Another positive-feedback mechanism is Fastly's own Fastly Network Learning Exchange, or NLX, a continuous feed of malicious IP addresses discovered by individual Fastly clients and then rebroadcast to all users of its WAF.

"NLX is primarily a way to feed attackers' IPs back through the system," Stevens says. "When we see attacks coming from certain IPs against any customer, that puts them on our radar. They do enough attacks, they get added to the threat feed list. And then that threat feed list gets distributed out to all of our customers."

However, Fastly's WAF does allow the use of regex.
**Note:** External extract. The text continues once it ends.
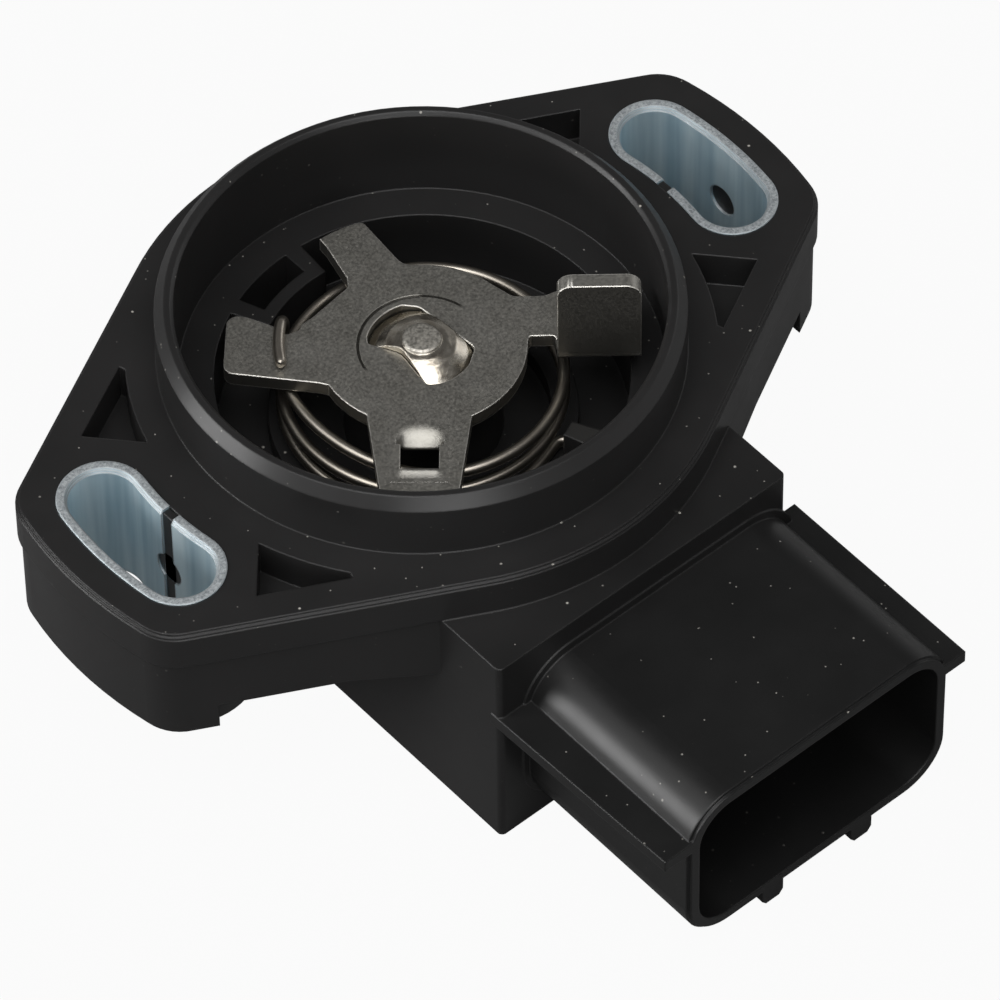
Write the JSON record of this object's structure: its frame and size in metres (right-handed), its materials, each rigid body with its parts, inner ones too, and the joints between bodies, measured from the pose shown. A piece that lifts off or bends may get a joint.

"In our rule builder, we provide customers a way to add regex to check for something, some type of attack or something very specific to them. And they can use it to match on a field name, or they can use it to match on maybe their login pages," he says. "Whatever they need to match on, they could potentially use regex for that if they need to."

It's just one tool out of many, and as Stevens explains, regular expressions are still useful in certain instances.

"I don't like to hate on regex completely, because it does have a purpose in the world," he says. "Just don't use it for everything."